Task description: The complete listing should be restated exactly.
[START Recorded data]
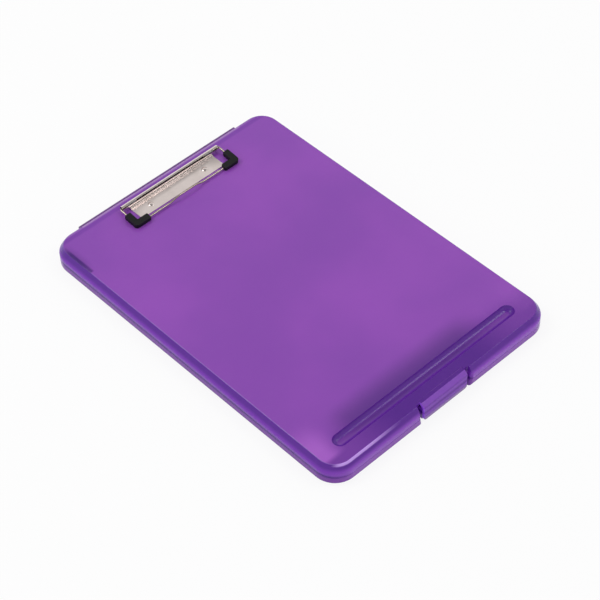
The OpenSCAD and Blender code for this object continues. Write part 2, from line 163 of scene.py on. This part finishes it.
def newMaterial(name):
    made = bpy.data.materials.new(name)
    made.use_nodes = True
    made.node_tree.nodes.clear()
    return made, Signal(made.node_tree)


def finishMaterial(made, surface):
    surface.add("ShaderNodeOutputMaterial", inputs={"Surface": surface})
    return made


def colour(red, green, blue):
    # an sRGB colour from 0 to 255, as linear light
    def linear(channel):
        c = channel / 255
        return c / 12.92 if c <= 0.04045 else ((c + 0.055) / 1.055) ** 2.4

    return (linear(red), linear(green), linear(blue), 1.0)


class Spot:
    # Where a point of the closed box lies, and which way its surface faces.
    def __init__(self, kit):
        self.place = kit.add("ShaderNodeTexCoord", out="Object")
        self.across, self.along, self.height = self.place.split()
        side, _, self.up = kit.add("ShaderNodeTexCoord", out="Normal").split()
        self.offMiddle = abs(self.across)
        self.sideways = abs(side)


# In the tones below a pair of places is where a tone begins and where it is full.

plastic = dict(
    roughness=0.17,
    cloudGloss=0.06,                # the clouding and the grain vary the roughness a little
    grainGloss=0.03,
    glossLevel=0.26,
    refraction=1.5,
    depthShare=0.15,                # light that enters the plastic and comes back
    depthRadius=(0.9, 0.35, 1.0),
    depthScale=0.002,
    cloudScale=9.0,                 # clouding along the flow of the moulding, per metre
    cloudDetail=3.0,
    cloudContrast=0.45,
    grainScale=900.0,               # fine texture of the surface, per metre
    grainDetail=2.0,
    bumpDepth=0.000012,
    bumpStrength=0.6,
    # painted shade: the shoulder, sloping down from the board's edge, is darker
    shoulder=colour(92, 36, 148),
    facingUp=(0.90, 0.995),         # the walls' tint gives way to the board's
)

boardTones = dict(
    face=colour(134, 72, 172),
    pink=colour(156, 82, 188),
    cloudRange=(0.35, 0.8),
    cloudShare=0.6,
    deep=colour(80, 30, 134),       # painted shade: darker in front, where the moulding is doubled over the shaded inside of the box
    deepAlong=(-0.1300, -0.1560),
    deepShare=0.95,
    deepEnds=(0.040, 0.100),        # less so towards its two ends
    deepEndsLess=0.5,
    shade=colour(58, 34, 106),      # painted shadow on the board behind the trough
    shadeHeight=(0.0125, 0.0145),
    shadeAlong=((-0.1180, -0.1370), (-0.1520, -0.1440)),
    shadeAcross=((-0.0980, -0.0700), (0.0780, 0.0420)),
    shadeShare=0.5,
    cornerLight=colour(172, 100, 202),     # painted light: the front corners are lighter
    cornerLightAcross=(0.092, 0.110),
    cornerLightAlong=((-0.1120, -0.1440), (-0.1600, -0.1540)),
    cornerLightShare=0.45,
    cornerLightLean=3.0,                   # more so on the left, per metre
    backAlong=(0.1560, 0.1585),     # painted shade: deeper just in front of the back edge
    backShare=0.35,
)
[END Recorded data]
Response to this task:
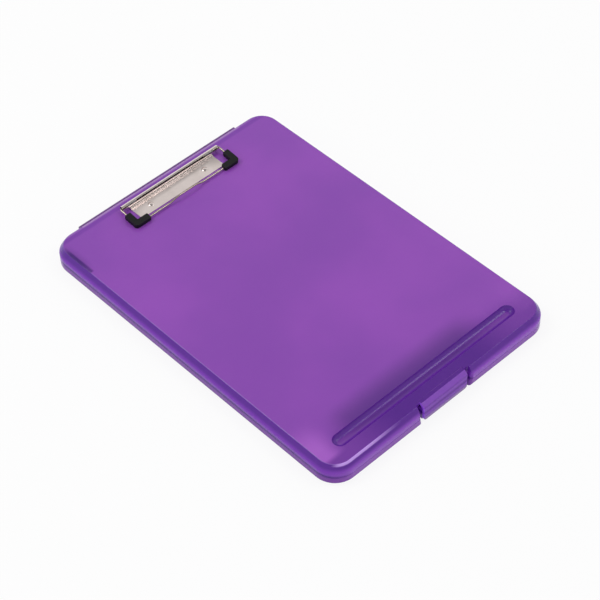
The OpenSCAD and Blender code for this object continues. Write part 2, from line 163 of scene.py on. This part finishes it.
def newMaterial(name):
    made = bpy.data.materials.new(name)
    made.use_nodes = True
    made.node_tree.nodes.clear()
    return made, Signal(made.node_tree)


def finishMaterial(made, surface):
    surface.add("ShaderNodeOutputMaterial", inputs={"Surface": surface})
    return made


def colour(red, green, blue):
    # an sRGB colour from 0 to 255, as linear light
    def linear(channel):
        c = channel / 255
        return c / 12.92 if c <= 0.04045 else ((c + 0.055) / 1.055) ** 2.4

    return (linear(red), linear(green), linear(blue), 1.0)


class Spot:
    # Where a point of the closed box lies, and which way its surface faces.
    def __init__(self, kit):
        self.place = kit.add("ShaderNodeTexCoord", out="Object")
        self.across, self.along, self.height = self.place.split()
        side, _, self.up = kit.add("ShaderNodeTexCoord", out="Normal").split()
        self.offMiddle = abs(self.across)
        self.sideways = abs(side)


# In the tones below a pair of places is where a tone begins and where it is full.

plastic = dict(
    roughness=0.17,
    cloudGloss=0.06,                # the clouding and the grain vary the roughness a little
    grainGloss=0.03,
    glossLevel=0.26,
    refraction=1.5,
    depthShare=0.15,                # light that enters the plastic and comes back
    depthRadius=(0.9, 0.35, 1.0),
    depthScale=0.002,
    cloudScale=9.0,                 # clouding along the flow of the moulding, per metre
    cloudDetail=3.0,
    cloudContrast=0.45,
    grainScale=900.0,               # fine texture of the surface, per metre
    grainDetail=2.0,
    bumpDepth=0.000012,
    bumpStrength=0.6,
    # painted shade: the shoulder, sloping down from the board's edge, is darker
    shoulder=colour(92, 36, 148),
    facingUp=(0.90, 0.995),         # the walls' tint gives way to the board's
)

boardTones = dict(
    face=colour(134, 72, 172),
    pink=colour(156, 82, 188),
    cloudRange=(0.35, 0.8),
    cloudShare=0.6,
    deep=colour(80, 30, 134),       # painted shade: darker in front, where the moulding is doubled over the shaded inside of the box
    deepAlong=(-0.1300, -0.1560),
    deepShare=0.95,
    deepEnds=(0.040, 0.100),        # less so towards its two ends
    deepEndsLess=0.5,
    shade=colour(58, 34, 106),      # painted shadow on the board behind the trough
    shadeHeight=(0.0125, 0.0145),
    shadeAlong=((-0.1180, -0.1370), (-0.1520, -0.1440)),
    shadeAcross=((-0.0980, -0.0700), (0.0780, 0.0420)),
    shadeShare=0.5,
    cornerLight=colour(172, 100, 202),     # painted light: the front corners are lighter
    cornerLightAcross=(0.092, 0.110),
    cornerLightAlong=((-0.1120, -0.1440), (-0.1600, -0.1540)),
    cornerLightShare=0.45,
    cornerLightLean=3.0,                   # more so on the left, per metre
    backAlong=(0.1560, 0.1585),     # painted shade: deeper just in front of the back edge
    backShare=0.35,
)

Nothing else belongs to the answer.